◆ **Provided material**
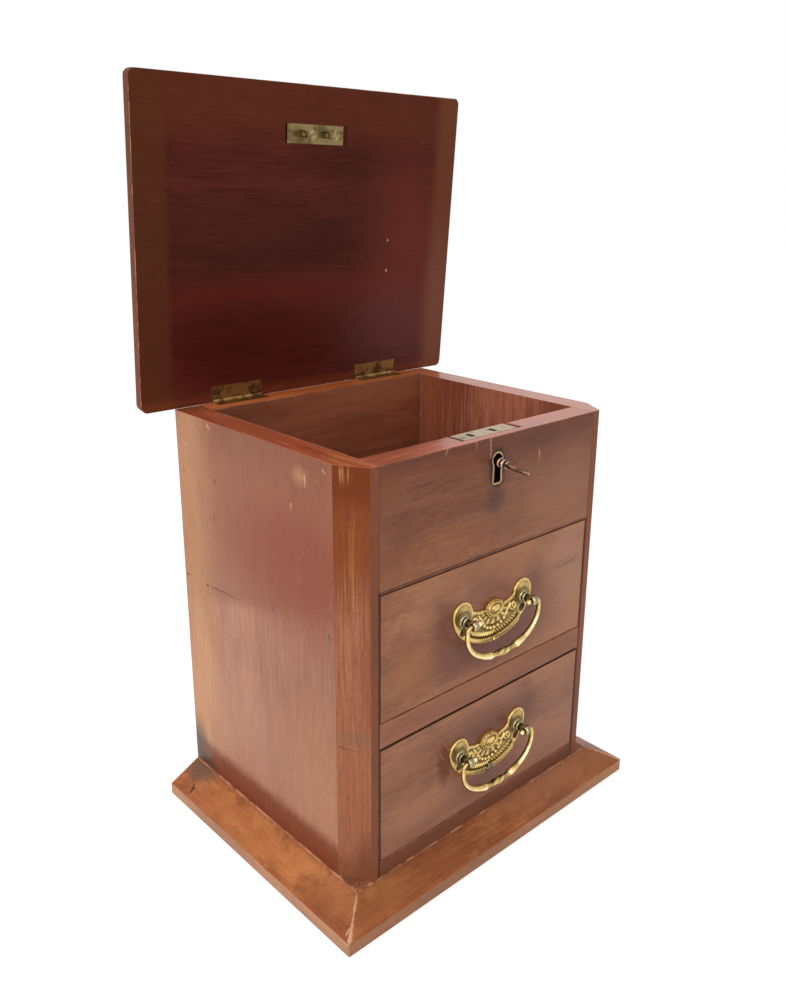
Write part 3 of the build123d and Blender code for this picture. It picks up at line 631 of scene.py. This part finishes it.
# Boards of one hue: grain, seed, colour, then roughness, gloss, coat, spread and grime
for name, *board in (
        ("rim_back", "X", 3.9, (214, 112, 58), 0.4, 0.3, 0.2),
        ("rim_front", "X", 3.7, (196, 106, 75), 0.36, 0.35, 0.25, 0.3),
        ("inner_back", "X", 5.9, (142, 80, 55), 0.5, 0.12),
        ("rail", "X", 9.1, (153, 97, 69), 0.45, 0.2, 0.03, 0.22, (100.6, 99.8)),
        ("low_rail", "X", 9.6, (116, 66, 42), 0.45, 0.2, 0.03),
        ("base_top", "X", 4.7, (140, 88, 62), 0.5, 0.15),
        ("base_rim_side", "Y", 4.9, (174, 124, 95), 0.55, 0.15, 0.0, 0.16),
        ("base_rim_front", "X", 5.3, (174, 121, 87), 0.55, 0.15, 0.0, 0.2),
        ("lid_top", "X", 6.9, (128, 70, 50), 0.38, 0.3, 0.4),
        ("lid_side", "X", 7.7, (104, 56, 36), 0.5, 0.1),
        ("lining", "Y", 7.1, (126, 82, 58), 0.65),
        ("back", "Z", 7.9, (124, 74, 52), 0.5, 0.2)):
    plain_wood(name, *board)
worn_edge("case_edge", 6.6, (128, 72, 50), (196, 132, 98), 0.5)
worn_edge("drawer_edge", 6.1, (58, 30, 20), (150, 96, 66), 0.5)
worn_edge("base_edge", 6.3, (150, 86, 50), (220, 162, 124), 0.7)
worn_edge("lid_edge", 7.5, (84, 40, 26), (196, 140, 100), 0.8)
base_wood("base_side", "Y", 4.2, "X")
base_wood("base_front", "X", 5.2, "Y")
for wood in (corner_wood, rim_wood, inner_wood, stile_wood, top_panel_wood, upper_drawer_wood,
             lower_drawer_wood, lid_wood):
    wood()
cast_metal("handle_brass", (106, 87, 50), (152, 129, 80), (224, 190, 120), 0.28)
cast_metal("bail_brass", (70, 56, 32), (160, 136, 84), (228, 194, 120), 0.24, (250, 230, 178))
cast_metal("leaf_metal", (58, 54, 46), (98, 92, 78), (140, 132, 112), 0.4)
cast_metal("post_brass", (36, 32, 22), (108, 98, 68), (184, 170, 132), 0.22)
cast_metal("escutcheon_brass", (40, 30, 18), (112, 94, 58), (176, 150, 102), 0.22)
cast_metal("key_iron", (44, 26, 20), (96, 62, 50), (204, 172, 154), 0.3)
sheet_metal("selvage_metal", (188, 164, 134), (152, 130, 102), 0.32, (0.5, 0.7))
sheet_metal("striker_brass", (140, 122, 82), (104, 88, 54), 0.4)
sheet_metal("screw_metal", (168, 150, 104), (118, 100, 64), 0.34)
sheet_metal("old_screw_metal", (112, 90, 58), (72, 55, 36), 0.45)
sheet_metal("hinge_brass", (156, 118, 70), (94, 66, 40), 0.42)
sheet_metal("dark_steel", (110, 98, 82), (64, 54, 44), 0.4)

left, right, front, back, up, down = (-1, 0, 0), (1, 0, 0), (0, -1, 0), (0, 1, 0), (0, 0, 1), (0, 0, -1)
lid_under, lid_top = (0, -0.997, -0.077), (0, 0.997, 0.077)


def at_back(spot):
    """The back panel's rear edges, beside the open lid."""
    return spot.y > 90


def at_mitre(spot):
    """The joints at the base's front corners."""
    return abs(spot.x) > 100.5 and spot.y < -74.5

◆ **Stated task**
Print the material verbatim, all of it.

◆ **Exercise answer**
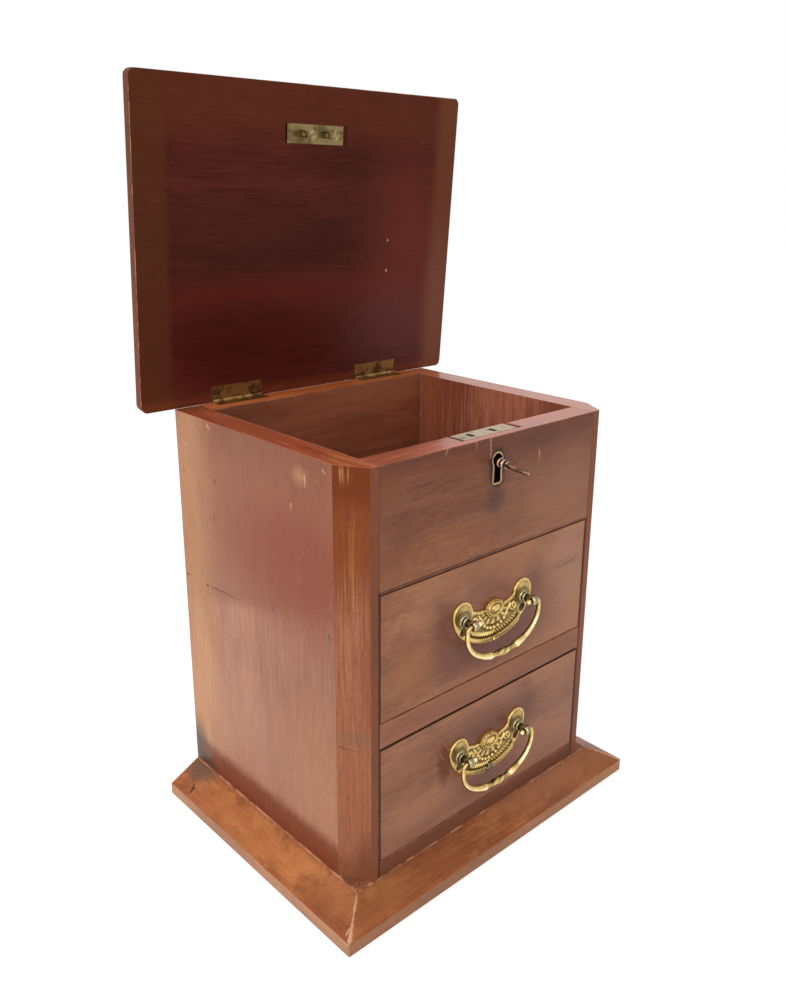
Write part 3 of the build123d and Blender code for this picture. It picks up at line 631 of scene.py. This part finishes it.
# Boards of one hue: grain, seed, colour, then roughness, gloss, coat, spread and grime
for name, *board in (
        ("rim_back", "X", 3.9, (214, 112, 58), 0.4, 0.3, 0.2),
        ("rim_front", "X", 3.7, (196, 106, 75), 0.36, 0.35, 0.25, 0.3),
        ("inner_back", "X", 5.9, (142, 80, 55), 0.5, 0.12),
        ("rail", "X", 9.1, (153, 97, 69), 0.45, 0.2, 0.03, 0.22, (100.6, 99.8)),
        ("low_rail", "X", 9.6, (116, 66, 42), 0.45, 0.2, 0.03),
        ("base_top", "X", 4.7, (140, 88, 62), 0.5, 0.15),
        ("base_rim_side", "Y", 4.9, (174, 124, 95), 0.55, 0.15, 0.0, 0.16),
        ("base_rim_front", "X", 5.3, (174, 121, 87), 0.55, 0.15, 0.0, 0.2),
        ("lid_top", "X", 6.9, (128, 70, 50), 0.38, 0.3, 0.4),
        ("lid_side", "X", 7.7, (104, 56, 36), 0.5, 0.1),
        ("lining", "Y", 7.1, (126, 82, 58), 0.65),
        ("back", "Z", 7.9, (124, 74, 52), 0.5, 0.2)):
    plain_wood(name, *board)
worn_edge("case_edge", 6.6, (128, 72, 50), (196, 132, 98), 0.5)
worn_edge("drawer_edge", 6.1, (58, 30, 20), (150, 96, 66), 0.5)
worn_edge("base_edge", 6.3, (150, 86, 50), (220, 162, 124), 0.7)
worn_edge("lid_edge", 7.5, (84, 40, 26), (196, 140, 100), 0.8)
base_wood("base_side", "Y", 4.2, "X")
base_wood("base_front", "X", 5.2, "Y")
for wood in (corner_wood, rim_wood, inner_wood, stile_wood, top_panel_wood, upper_drawer_wood,
             lower_drawer_wood, lid_wood):
    wood()
cast_metal("handle_brass", (106, 87, 50), (152, 129, 80), (224, 190, 120), 0.28)
cast_metal("bail_brass", (70, 56, 32), (160, 136, 84), (228, 194, 120), 0.24, (250, 230, 178))
cast_metal("leaf_metal", (58, 54, 46), (98, 92, 78), (140, 132, 112), 0.4)
cast_metal("post_brass", (36, 32, 22), (108, 98, 68), (184, 170, 132), 0.22)
cast_metal("escutcheon_brass", (40, 30, 18), (112, 94, 58), (176, 150, 102), 0.22)
cast_metal("key_iron", (44, 26, 20), (96, 62, 50), (204, 172, 154), 0.3)
sheet_metal("selvage_metal", (188, 164, 134), (152, 130, 102), 0.32, (0.5, 0.7))
sheet_metal("striker_brass", (140, 122, 82), (104, 88, 54), 0.4)
sheet_metal("screw_metal", (168, 150, 104), (118, 100, 64), 0.34)
sheet_metal("old_screw_metal", (112, 90, 58), (72, 55, 36), 0.45)
sheet_metal("hinge_brass", (156, 118, 70), (94, 66, 40), 0.42)
sheet_metal("dark_steel", (110, 98, 82), (64, 54, 44), 0.4)

left, right, front, back, up, down = (-1, 0, 0), (1, 0, 0), (0, -1, 0), (0, 1, 0), (0, 0, 1), (0, 0, -1)
lid_under, lid_top = (0, -0.997, -0.077), (0, 0.997, 0.077)


def at_back(spot):
    """The back panel's rear edges, beside the open lid."""
    return spot.y > 90


def at_mitre(spot):
    """The joints at the base's front corners."""
    return abs(spot.x) > 100.5 and spot.y < -74.5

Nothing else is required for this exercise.